Sure. I mean again, hand-held wings have been around for decades. The first wing I tried like this was actually in 1981 in Kailua. And then of course there was the wind weapon, which was a similar rigid structure wing that was connected to the board, not a freeheld, inflated wing. But yeah, you could use this on a skateboard, you could use this on a snowboard, you could use it on skis. It’s probably not something you want to be dragging on the ground a lot because it is inflated. We do have Kevlar reinforcement patches on the leading edge on the wing tips for abrasion against the ground, against your board, etc. So if you’re really good, absolutely. But it wouldn’t take long dragging it along the street to probably destroy the leading edge, so it is water recommended I’d say.
“Do we need a window? Why is there no window in it?”

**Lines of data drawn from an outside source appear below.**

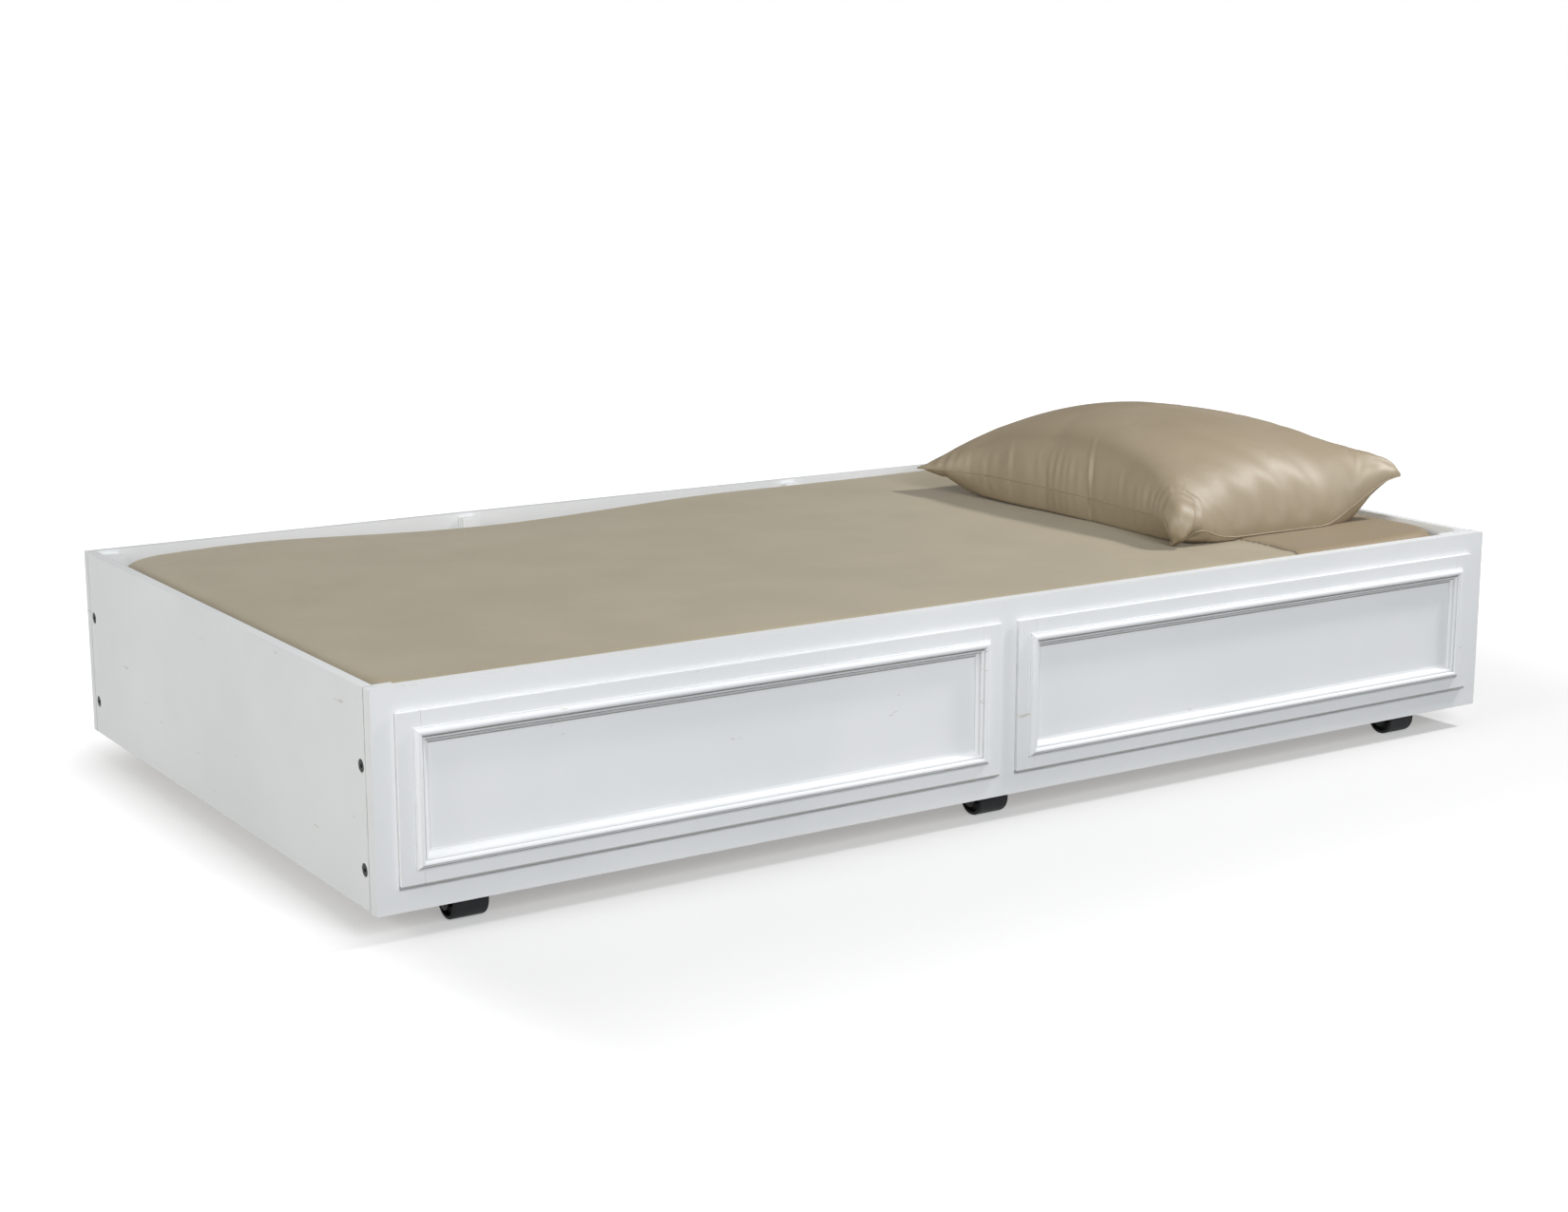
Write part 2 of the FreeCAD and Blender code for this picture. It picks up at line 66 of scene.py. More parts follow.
class Wire:
    """A number or colour on its way to a shader socket; arithmetic adds Math nodes."""

    def __init__(self, finish, socket):
        self.finish = finish
        self.socket = socket

    def sum_of(self, kind, *terms):
        return self.finish.add("Math", {"operation": kind}, terms)

    def __add__(self, other):
        return self.sum_of("ADD", self, other)

    def __radd__(self, other):
        return self.sum_of("ADD", other, self)

    def __sub__(self, other):
        return self.sum_of("SUBTRACT", self, other)

    def __rsub__(self, other):
        return self.sum_of("SUBTRACT", other, self)

    def __mul__(self, other):
        return self.sum_of("MULTIPLY", self, other)

    def __rmul__(self, other):
        return self.sum_of("MULTIPLY", other, self)

    def __truediv__(self, other):
        return self.sum_of("DIVIDE", self, other)

    def __abs__(self):
        return self.sum_of("ABSOLUTE", self)

    def power(self, exponent):
        return self.sum_of("POWER", self, exponent)

    def least(self, other):
        return self.sum_of("MINIMUM", self, other)

    def most(self, other):
        return self.sum_of("MAXIMUM", self, other)

    def wave(self):
        return self.sum_of("SINE", self)

    def rise(self, low, high):
        """0 below low, 1 above high, and a smooth step between them."""
        settings = {"interpolation_type": "SMOOTHSTEP"}
        return self.finish.add("MapRange", settings, (self, low, high, 0.0, 1.0))


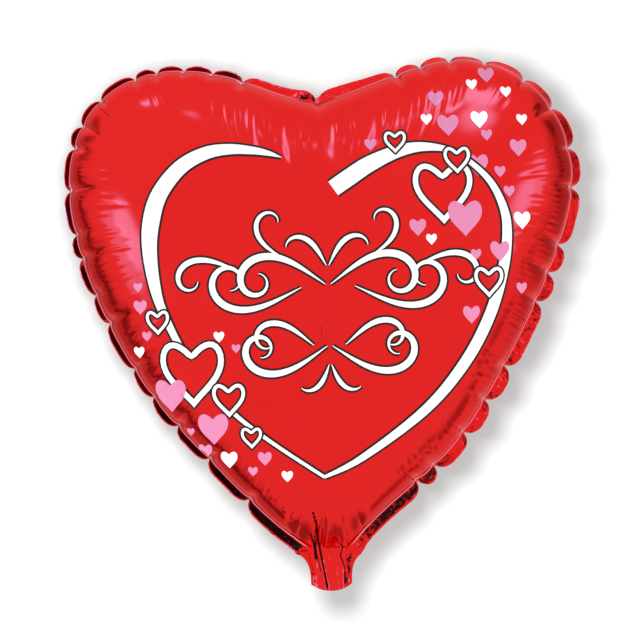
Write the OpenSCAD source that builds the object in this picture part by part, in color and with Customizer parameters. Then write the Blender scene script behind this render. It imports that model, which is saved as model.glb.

I find the vast majority of the time, you know where you’re going. If you want to see where you’re going, you just lift it up while you’re riding. You’re not riding it vertically like a sail windsurfing all the time. You’re changing it, having it over your head, having it sideways. If you want to see what’s down wind of you, you just lift it up and have a quick look.
“Can you water start it?”
No, you can’t really water start it; not like you can on a windsurfer or a kite. Basically you get up on your knees, and you sheet in on your board (you need a board you can float on), get up on one leg, and then you stand up and go. So you need a board that’s stable enough, or floaty enough, that you can at least get up on it. Then once the wing is creating lift, off you go. So, you can’t ride a full sinker. Bernd Roediger is out on a board right now that’s about 25 liters, but he’s Bernd you know, he starts sinking it and then lifts it up and gets it going. I’m sure people will be doing that but in the beginning, take something you can float on.